New Zealand / Business

Crown may foot $155m bill to decommission Taranaki oil field

19:47 pm on 27 November 2019

The $155 million bill to decommission an oil field off the coast of Taranaki may end up being covered by taxpayers.

Photo: 123rf.com

Tamarind Taranaki, which owns the Tui Field, went into voluntary receivership earlier this month, meaning the government could be responsible for plugging and abandoning its wells.

Environmental group Climate Justice Taranaki said it warned regulators about such an eventuality last year.

Once New Zealand's biggest oil producing field, Tamarind abandoned a $300m drilling programme at Tui in September when the first of three planned wells failed to find any oil or gas.

Its voluntary administrators, Borrelli Walsh, declined an interview with RNZ but the Taranaki subsidiary of Malaysian-based Tamarind Resources reportedly owes about 80 creditors close to $190m.

The Crown is one of those to have lodged a claim.

It is already liable for 42 percent of decommissioning costs - estimated in total between $100m and $155m - due to tax and royalty rules.

Tamarind specialises in operating oil fields nearing the end of their life.

But the Ministry of Business Innovation and Employment said in a statement that if the company was not able to cover the costs of abandoning the field, the entire bill may fall to the Crown.

The Tui Field has paid $539m in royalties to New Zealand over its life so far.

Climate Justice Taranaki spokesperson Catherine Cheung said it raised concerns about Tamarind's ability to decommission the field during Environmental Protection Authority consent hearings for the drilling programme.

"At the time of the hearing, we warned 'do they have the financial resources to deal with the decommissioning?' because the application itself gave us no confidence for us to believe that they have the financial [ability] to do it and now they're going."

When Tamarind bought the Tui Field from Australian company AWE in 2016, it avoided checks on its financial and technical ability to decommission the field - a loophole in the Crown Minerals Act that has since been closed.

Ms Cheung said it was essential Tui was wound down in an environment friendly way.

"If they are gone who's going to pay for the decommissioning? And what happens if it is not done properly, so that oil or gas are leaking or a ship runs into the bits of infrastructure under the sea? There's a huge amount of money and liability involved."

Independent researcher and economic anthropologist Terrence Loomis said tax breaks, subsidies, and the government's willingness to split decommissioning costs had attracted fringe players such as Tamarind to New Zealand.

"There's a risk that companies like this do hit the wall, but it's the sort of situation that the governments over the past decade or more have got us into by providing these incentives."
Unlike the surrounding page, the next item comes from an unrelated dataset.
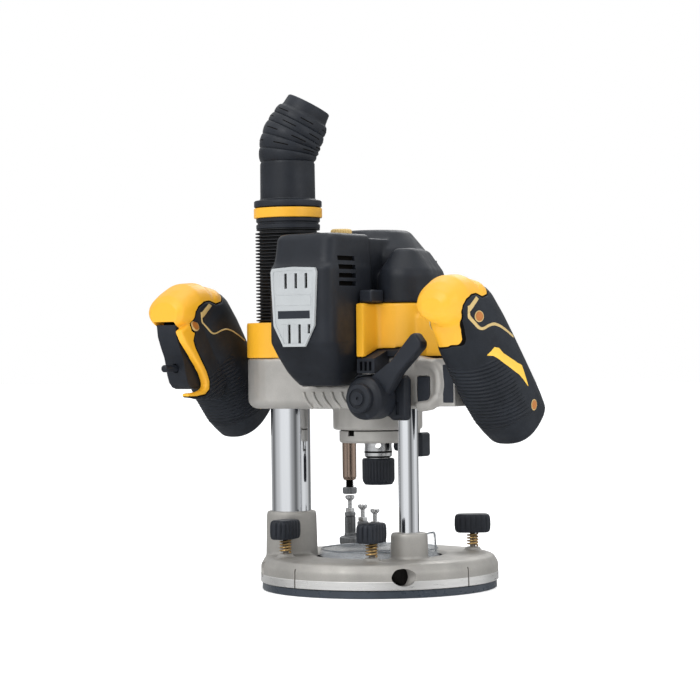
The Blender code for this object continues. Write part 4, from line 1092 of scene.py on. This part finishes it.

Dr Loomis said more companies could end up leaving the government to foot their decommissioning bill.

"Each particular situation is different but overall the implication is that having the government, previous governments in particular, having entered into these sort of contracts the situation is a kind of a ticking time bomb."

MBIE estimated the Crown would have to pay up to $855m for decommissioning oil and gas fields in New Zealand between now and 2046.

Minister of Energy and Resources Megan Woods has been approached for comment.

National Party energy spokesperson and New Plymouth MP, Jonathan Young, expected other companies operating in Taranaki to do the right thing and pay their share of the total cost.

"The truth is we've got world class operators here around the Taranaki region and offshore. When you think of, you know, Todd Energy and OMV. They are some of the best in the world.

"They all understand the social licence issue. They understand that they operate within a community and so they are very careful to make sure that they tick every box."

Tamarind - whose parent company bought TAG Oil's onshore assets for $48m in September - declined an interview. As did industry lobby group Petroleum Exploration and Production Association of New Zealand (PEPANZ), which said it had nothing to add on the situation with Tamarind.

Tamarind Taranaki's voluntary administrators were expected to announce whether the company had found the money to keep the Tui operation afloat or not in the next week.

But in a market note energy analyst John Kidd said that hope relied on the emergence of an "unlikely white knight".

Abatement notice issued

The Environmental Protection Agency has served an abatement notice to Tamarind Taranaki after it was notified of an oil spill.

The notice means the company can't extract oil from certain wells at the Tui field, off the Taranaki coast, until conditions are met.

The agency said a sheen on the sea surface was reported to regulators last Thursday.

A survey subsequently detected damage to a flowline.